Television roles include playing Mary Ann Bugg, a late 19th-century bushranger, in Drunk History Australia (Network 10, 2020) and a chef in Aftertaste (Closer Productions/ABC Comedy, 2021). She plays a government official in 2067, a sci-fi thriller feature film directed by Seth Larney released in 2020.

Originally intended as a sci-fi series, Bunker: The Last Fleet, co-written by Wanganeen, Stephen Potter, and Rowan Pullen, directed by the latter two, and co-produced by the three of them and others, was inspired by Afrofuturism. It was first released as a short film, with the intention of growing into a feature film. It had its Australian premiere at the St Kilda Film Festival in June 2022, with multiple screenings following around Australia (including Revelation Perth International Film Festival and Adelaide Film Festival) and internationally.
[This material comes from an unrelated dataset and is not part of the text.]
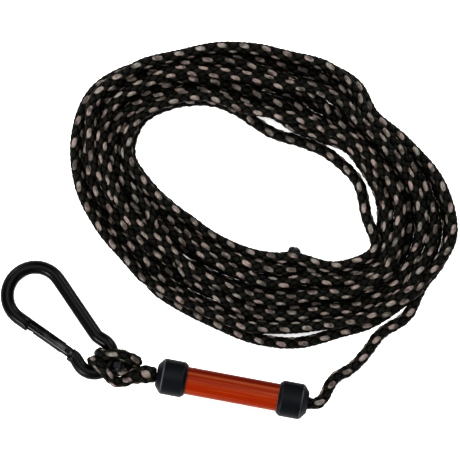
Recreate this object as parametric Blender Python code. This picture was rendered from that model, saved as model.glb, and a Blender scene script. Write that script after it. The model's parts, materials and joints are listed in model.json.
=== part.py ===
"""Tow rope handle: a snap hook, a short round handle that the rope runs through, and a coiled rope.

The handle lies along X with the hook on its -X side. Z is up and z = 0 is the floor under it.
The origin is on the floor under the middle of the handle. Lengths are in metres.
"""

import math

import bmesh
import bpy
from mathutils import Matrix, Vector

# Driving dimensions
ROPE_D = 0.0095
GAP = 0.0003                    # left between pieces that touch

CAP_R = 0.0142
CAP_LENGTH = 0.024
CAP_FACE_R = 0.0083             # flat outer end of a cap, inside its chamfer
CAP_END_WALL = 0.005
HANDLE_LENGTH = 0.1214
TUBE_R = 0.011
TUBE_WALL = 0.0018

WIRE_D = 0.0107                 # the bent rod of the hook
BIG_BEND_R = 0.0222
EYE_R = 0.0140                  # centre line of the small round eye
BEND_SPACING = 0.0674           # big bend's centre to the eye's centre
SIDE_TAPER = math.radians(10.3)
NOSE_AT = 0.010                 # along the gate side, from the big bend's tangent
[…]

Wanganeen plays Tjarra, an Aboriginal warrior in Australia 37 years in the future, and Kaurna elder Uncle Fred Agius plays the role of an elder. Trevor Jamieson (who is a cousin) gave cultural advice and also plays a role in the film. The film was filmed entirely in the South Australian desert. As the first Aboriginal sci-fi move, it is described as a "cheeky take on the First Fleet in Australia".

In 2023, she appeared in Ivan Sen's mystery crime drama Limbo, which was nominated in 'competition section' at the 73rd Berlin International Film Festival, to be held from February 16 to 26, 2023.

==Filmography==
===Films===

| Year | Title | Role | Type |
| 2002 | Rabbit Proof Fence | Nina, Dormitory Boss | Feature film |
| Australian Rules | Nunga family member (uncredited) | Feature film |
| Black and White | Extra (uncredited) | Feature film |
| 2017 | Cargo | Josie Bell, a zombie | Feature film |
| 2018 | Konya | Angelica | Short film |
| Wild | Rosie | Short film |
| White Lies | Nurse Lilian | Short film |
| 2019 | Storm Boy | Susan Franklin | Feature film |
| Dark Place | Ghoul | Segment: Killer Native |
| A Second Chance: Rivals! | Mary | Feature film |
| 2020 | Waiyiri | Lacardi | Short film |
| 2067 | Government Official | Feature film |
| A Sunburnt Christmas | Nurse | Feature film |
| 2021 | Djaambi | Tjarrah | Short film |
| 2022 | Fate of the Night | Kate | Feature film |
| Bunker: The Last Fleet | Tjarra | Short film |
| The Survival of Kindness | Waiting Woman | Feature film |
| 2023 | Limbo | Emma | Feature film |

===Television===

| Year | Title | Role | Type |
| 2004 | Jessica | Mary Simpson | Miniseries |
| Through My Eyes | Interpreter | Miniseries, 2 episodes |
| 2007 | Sacred Ground | Narrator | Documentary |
| 2013 | Redfern Now | Emily | TV series, 1 episode |
| 2015 | The Secret River |  |  |
| 2017 | Lost in Pronunciation | Woman in pub | TV series, 1 episode |
| 2018 | Sisters |  | Online miniseries |
| 2019 | Lucy and DIC | Christina | TV series, 8 episodes |
| 2020 | Drunk History Australia | Mary Ann Bugg | TV series, 1 episode |
| 2021 | Aftertaste | Line Cook | TV series, 1 episode |
| 2021-22 | Firebite | Rona | TV series, 8 episodes |
| 2022 | The Tourist | CCTV Gift Shop Employee | TV series, 2 episodes |
| MaveriX | Trish Peterson | TV series, 6 episodes |
| The Australian Wars | Enslaved Woman | Miniseries, 1 episode |

==Theatre==

| Year | Title | Role | Venue |
|---|---|---|---|
| 2017 | The Secret River | Gillyagan | Adelaide Festival |

==Awards==
- 2004 – AFI Young Actor's Award, for Jessica

==Activism==
In 2018, Wanganeen advocated for greater cultural diversity in Australian screen culture, saying "There are not enough black faces on our screens and talking about it is a constructive conversation that we need to have". She expressed her pleasure at the portrayal of Aboriginal people in Cargo (2017) as "living free and strong on the land".

Wanganeen was one of the organisers of the Black Lives Matter protest in Adelaide on 6 June 2020, which focussed on racism and injustices against Indigenous Australians, in particular high rates of incarceration and Aboriginal deaths in custody.

==Personal life==
As of 2017 Wanganeen lives in Port Adelaide. She is related to Australian rules footballer Gavin Wanganeen, and actor and playwright Trevor Jamieson is a cousin.